### The task:
Could the lines from the one with "What parts and" through the end of the listing be restated exactly, with nothing else included?

** start Given data **

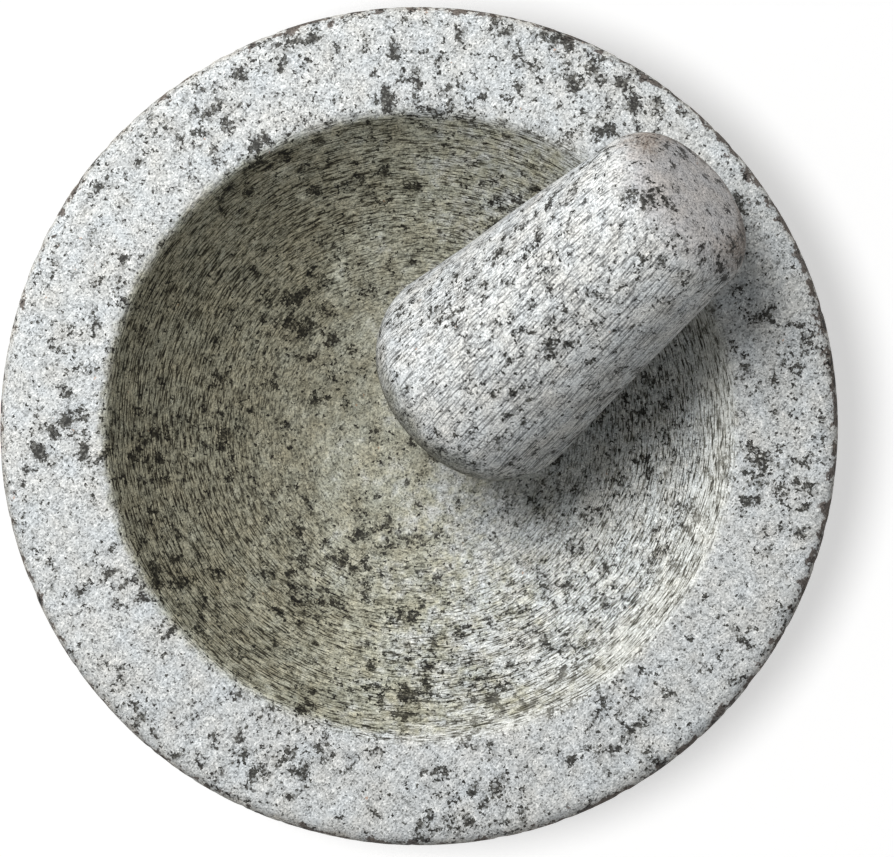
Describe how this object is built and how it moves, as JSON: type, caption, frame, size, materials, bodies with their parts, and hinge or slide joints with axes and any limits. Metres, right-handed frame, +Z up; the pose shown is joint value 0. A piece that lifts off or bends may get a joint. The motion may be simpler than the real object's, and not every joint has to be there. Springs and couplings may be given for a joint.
{
  "type": "molcajete",
  "caption": "Granite mortar with a wide flat rim and carved feet, and a loose tapered stone pestle leaning in its bowl.",
  "frame": {"origin": "on the surface it stands on, under the centre of the mortar", "axes": "+Z up, +X the way the pestle leans out over the rim, +Y completes the right-handed frame"},
  "size_m": [0.216, 0.216, 0.1567],
  "materials": {
    "mortar_granite": "matte",
    "pestle_granite": "matte"
  },
  "bodies": {
    "mortar": {"mortar": "mortar_granite"},
    "pestle": {"pestle": "pestle_granite"}
  },
  "joints": [
    {"name": "pestle_lift", "type": "slide", "parent": "mortar", "child": "pestle", "axis": [0, 0, 1], "range_m": [0, 0.12]}
  ]
}
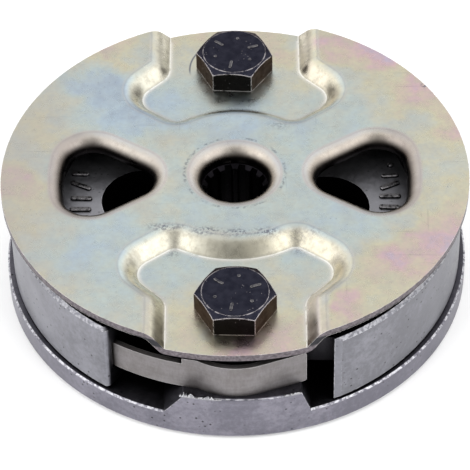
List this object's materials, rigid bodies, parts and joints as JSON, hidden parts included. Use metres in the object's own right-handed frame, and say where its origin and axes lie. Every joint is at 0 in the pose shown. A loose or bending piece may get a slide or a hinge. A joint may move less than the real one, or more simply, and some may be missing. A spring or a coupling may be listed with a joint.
{
  "type": "centrifugal clutch",
  "caption": "Centrifugal clutch: splined carrier with cast shoes that swing out on bolted pivots under a pressed, zinc-plated cover plate.",
  "frame": {"origin": "centre of the carrier's flat underside, on the shaft axis", "axes": "+Z along the shaft axis from the carrier to the cover plate, -Y to the front bolt, +X to the right shoe"},
  "size_m": [0.088, 0.088, 0.0271],
  "materials": {
    "cast_carrier": "as cast, fine pits",
    "zinc_cover": "yellow iridescent zinc plating",
    "black_bolt": "black oxide, worn bright edges",
    "steel_bush": "ground",
    "spring_steel": "rolled, oiled",
    "cast_shoe": "sintered, ground faces"
  },
  "bodies": {
    "rotor": {"carrier": "cast_carrier", "cover_plate": "zinc_cover", "bolt_front": "black_bolt", "bolt_rear": "black_bolt", "pivot_bush_front": "steel_bush", "pivot_bush_rear": "steel_bush", "leaf_spring_front": "spring_steel", "leaf_spring_rear": "spring_steel"},
    "right_shoe": {"shoe_right": "cast_shoe"},
    "left_shoe": {"shoe_left": "cast_shoe"}
  },
  "joints": [
    {"name": "right_shoe_swing", "type": "hinge", "parent": "rotor", "child": "right_shoe", "pos_m": [0, -0.0325, 0.0137], "axis": [0, 0, -1], "range_deg": [0, 3], "stiffness_Nm_per_rad": 10, "springref_deg": -11.46, "deforming": ["leaf_spring_rear"]},
    {"name": "left_shoe_swing", "type": "hinge", "parent": "rotor", "child": "left_shoe", "pos_m": [0, 0.0325, 0.0137], "axis": [0, 0, -1], "range_deg": [0, 3], "stiffness_Nm_per_rad": 10, "springref_deg": -11.46, "deforming": ["leaf_spring_front"]}
  ]
}
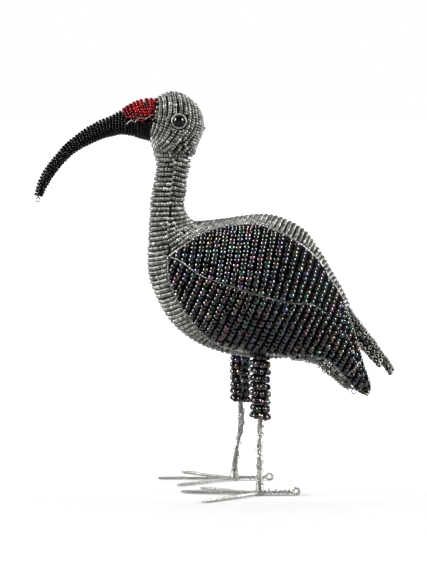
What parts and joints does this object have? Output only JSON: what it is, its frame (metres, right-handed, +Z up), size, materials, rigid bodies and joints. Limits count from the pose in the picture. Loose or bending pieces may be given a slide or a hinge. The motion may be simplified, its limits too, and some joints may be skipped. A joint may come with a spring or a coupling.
{
  "type": "beaded wire ibis figure",
  "caption": "Standing craft ibis of bent wire wound with glass beads: silver neck and body, dark iridescent wings and thighs, black down-curved bill with a red brow, bare wire legs and feet.",
  "frame": {"origin": "on the ground, at the middle of the whole bird's length and width", "axes": "+Z up, the bill points to -X, the bird's left side faces -Y"},
  "size_m": [0.2326, 0.0838, 0.2594],
  "materials": {
    "silver_beads": "gloss",
    "iridescent_beads": "gloss",
    "black_beads": "gloss",
    "red_beads": "gloss",
    "eye_glass": "gloss",
    "bare_wire": "satin"
  },
  "bodies": {
    "root": {"wing_left": "iridescent_beads", "wing_right": "iridescent_beads", "body": "silver_beads", "tail": "silver_beads", "eye_left": "eye_glass", "eye_right": "eye_glass", "eye_ring_left": "bare_wire", "eye_ring_right": "bare_wire", "head": "silver_beads", "bill": "black_beads", "brow_red": "red_beads", "thigh_left": "iridescent_beads", "shank_left": "bare_wire", "foot_left": "bare_wire", "thigh_right": "iridescent_beads", "shank_right": "bare_wire", "foot_right": "bare_wire", "bill_loop": "bare_wire", "wing_edge_left": "bare_wire", "wing_edge_right": "bare_wire"}
  },
  "joints": []
}
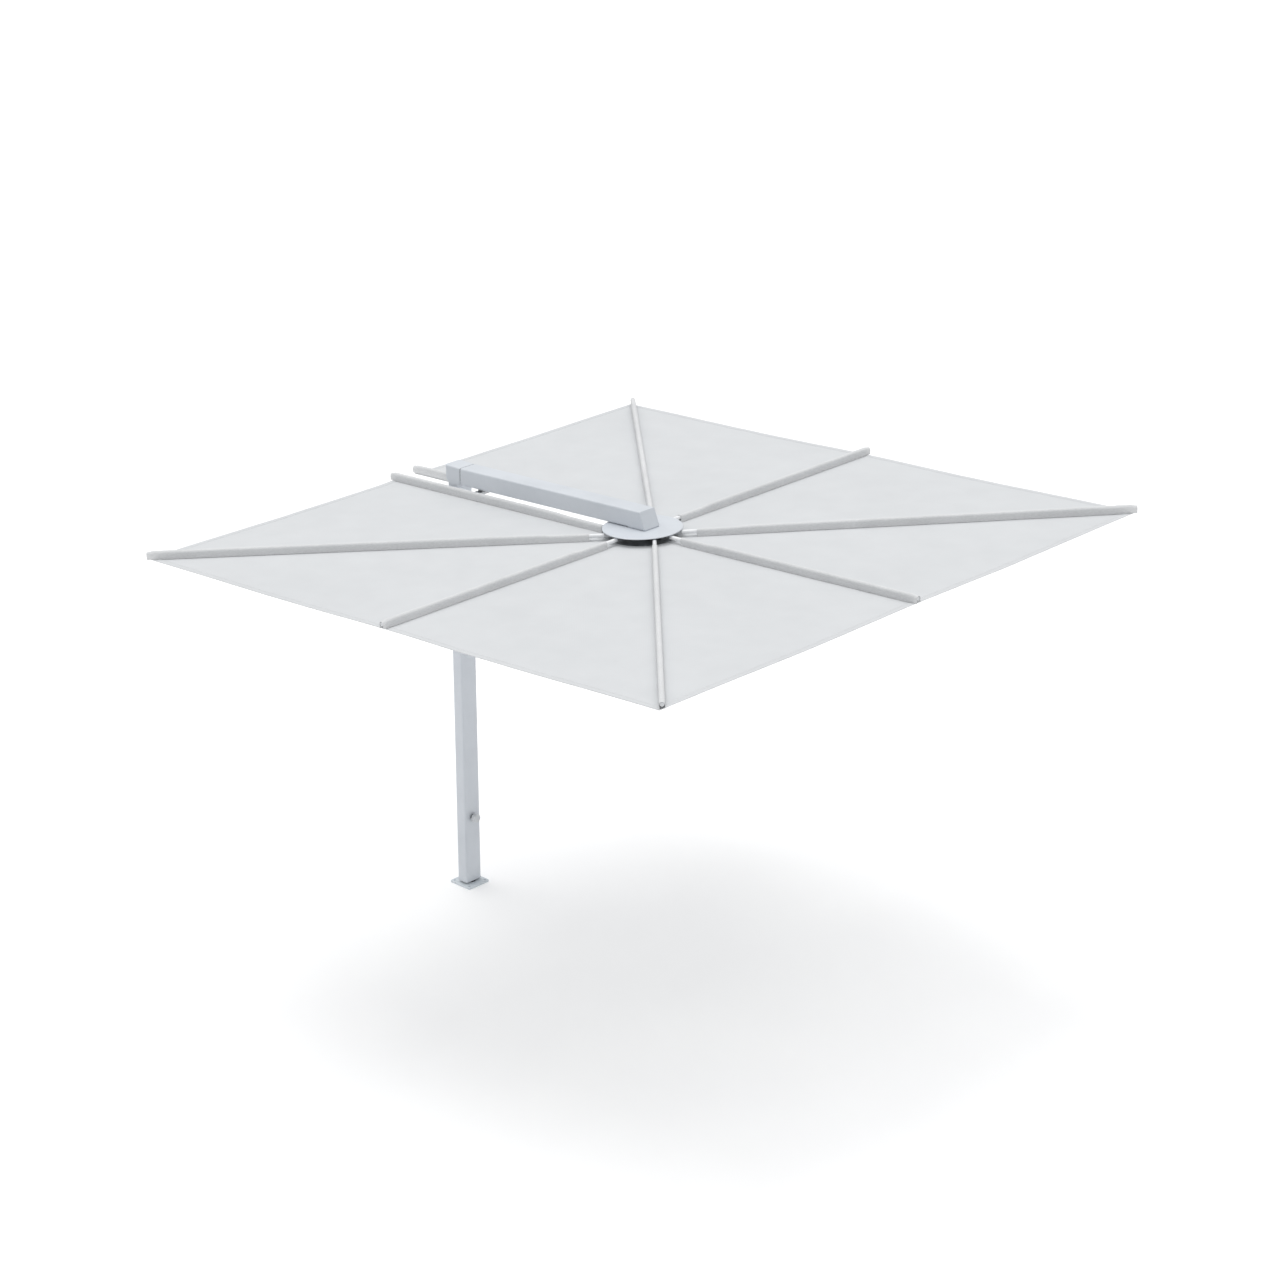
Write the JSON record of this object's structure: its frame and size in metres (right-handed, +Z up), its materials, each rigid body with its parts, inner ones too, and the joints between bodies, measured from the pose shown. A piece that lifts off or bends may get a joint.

** end Given data **

### Solution to the exercise:
What parts and joints does this object have? Output only JSON: what it is, its frame (metres, right-handed, +Z up), size, materials, rigid bodies and joints. Limits count from the pose in the picture. Loose or bending pieces may be given a slide or a hinge. The motion may be simplified, its limits too, and some joints may be skipped. A joint may come with a spring or a coupling.
{
  "type": "beaded wire ibis figure",
  "caption": "Standing craft ibis of bent wire wound with glass beads: silver neck and body, dark iridescent wings and thighs, black down-curved bill with a red brow, bare wire legs and feet.",
  "frame": {"origin": "on the ground, at the middle of the whole bird's length and width", "axes": "+Z up, the bill points to -X, the bird's left side faces -Y"},
  "size_m": [0.2326, 0.0838, 0.2594],
  "materials": {
    "silver_beads": "gloss",
    "iridescent_beads": "gloss",
    "black_beads": "gloss",
    "red_beads": "gloss",
    "eye_glass": "gloss",
    "bare_wire": "satin"
  },
  "bodies": {
    "root": {"wing_left": "iridescent_beads", "wing_right": "iridescent_beads", "body": "silver_beads", "tail": "silver_beads", "eye_left": "eye_glass", "eye_right": "eye_glass", "eye_ring_left": "bare_wire", "eye_ring_right": "bare_wire", "head": "silver_beads", "bill": "black_beads", "brow_red": "red_beads", "thigh_left": "iridescent_beads", "shank_left": "bare_wire", "foot_left": "bare_wire", "thigh_right": "iridescent_beads", "shank_right": "bare_wire", "foot_right": "bare_wire", "bill_loop": "bare_wire", "wing_edge_left": "bare_wire", "wing_edge_right": "bare_wire"}
  },
  "joints": []
}
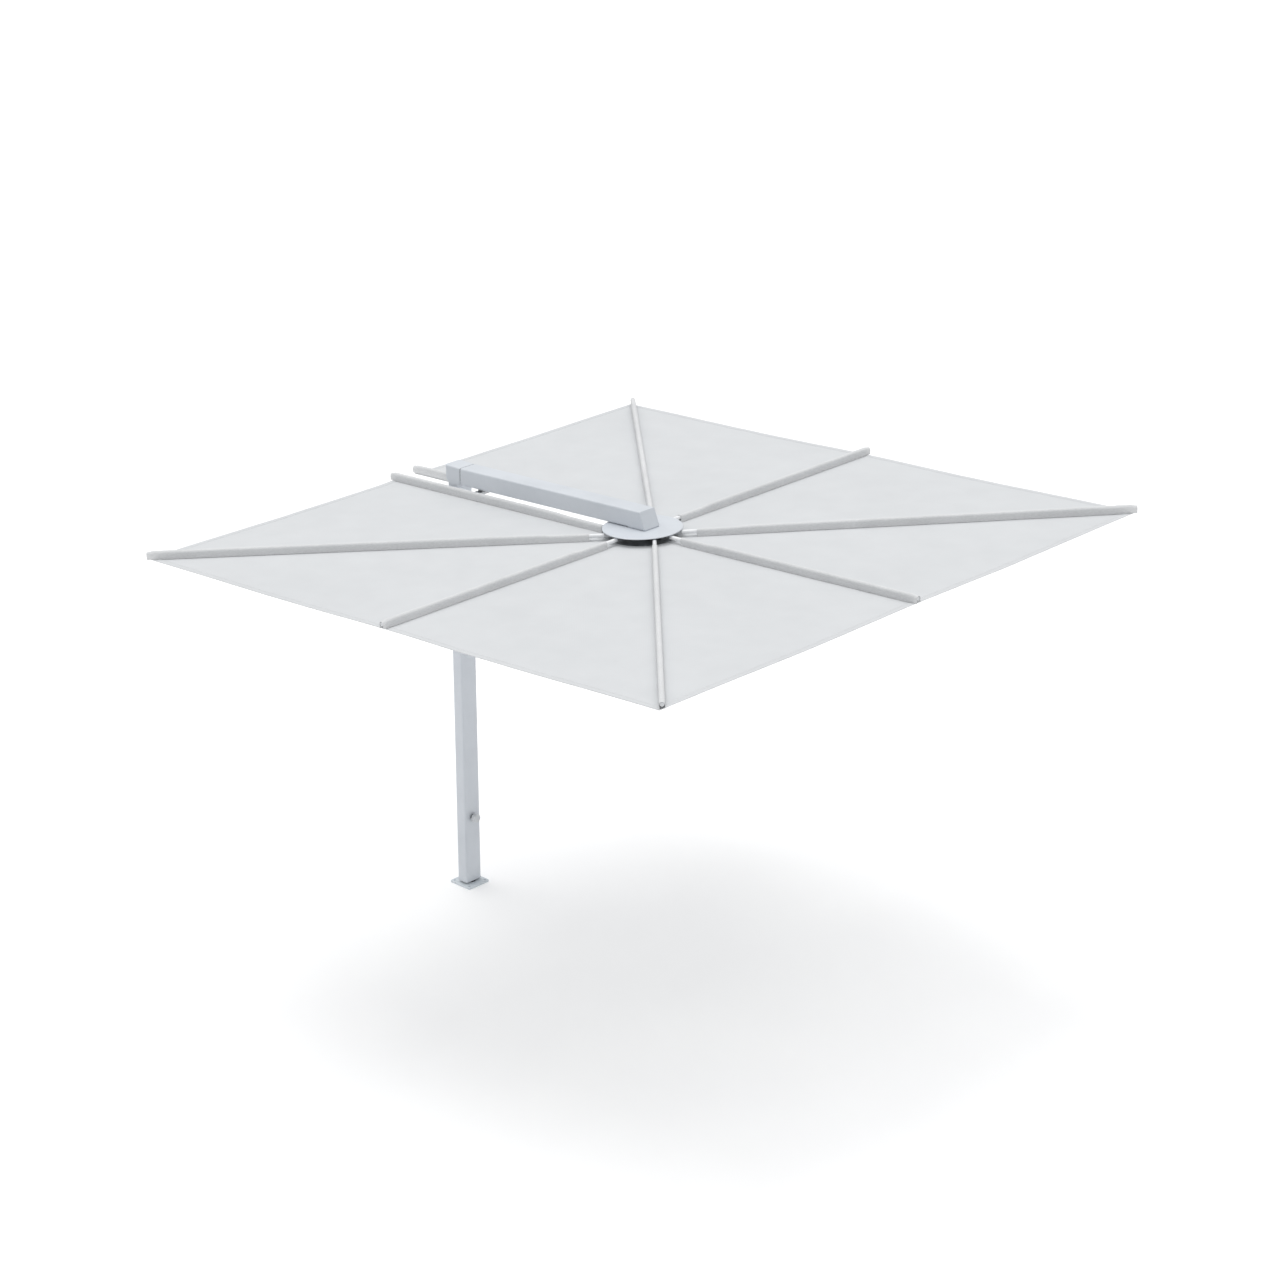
Write the JSON record of this object's structure: its frame and size in metres (right-handed, +Z up), its materials, each rigid body with its parts, inner ones too, and the joints between bodies, measured from the pose shown. A piece that lifts off or bends may get a joint.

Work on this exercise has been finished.